REVIEWED - FORTY SHADES OF BLUE: In A career that has spanned 50 years, Rip Torn is one of those working actors willing to take the roles on offer, writes Michael Dwyer

He's not noted for his discriminating choices, as his recent hammy portrayal of King Louis XV in Marie Antoinette demonstrates. Still prolific at the age of 75, Torn seizes on one of his juiciest parts in Forty Shades of Blue, playing Alan, a Memphis record producer celebrated for his soul music output decades earlier.

Alan recalls two of Torn's most memorable screen characters, being as self-obsessed and temperamental as the pill-popping country singer in Payday (1973) and as demanding and blunt-spoken as Artie, the TV station chief in The Larry Sanders Show. Here Torn meets his match in his co-star, Dina Korzun, the Russian actress who played the single mother seeking asylum in England in Last Resort. She is riveting as Alan's much younger Russian lover, Laura, the mother of his three-year-old son.

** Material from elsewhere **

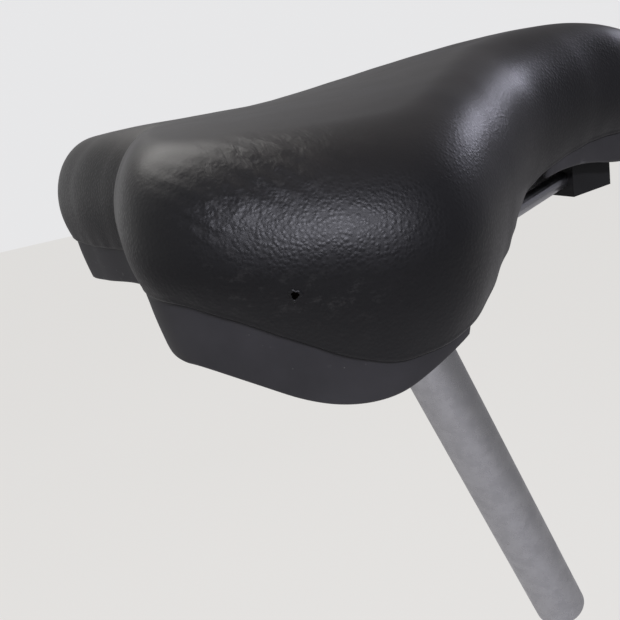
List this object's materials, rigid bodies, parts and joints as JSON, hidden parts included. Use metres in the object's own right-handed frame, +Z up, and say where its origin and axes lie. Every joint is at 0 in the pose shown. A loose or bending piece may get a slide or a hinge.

The scene is set for dramatic fireworks when Alan's estranged adult son, Michael (Darren Burrows) arrives from California. Laura is resigned to Alan's propensity for adulterous affairs, although she never raises the subject. Michael was on the verge of splitting up with his girlfriend until she recently became pregnant. As we expect, an emotional triangle is formed as Laura and Michael are drawn to each other.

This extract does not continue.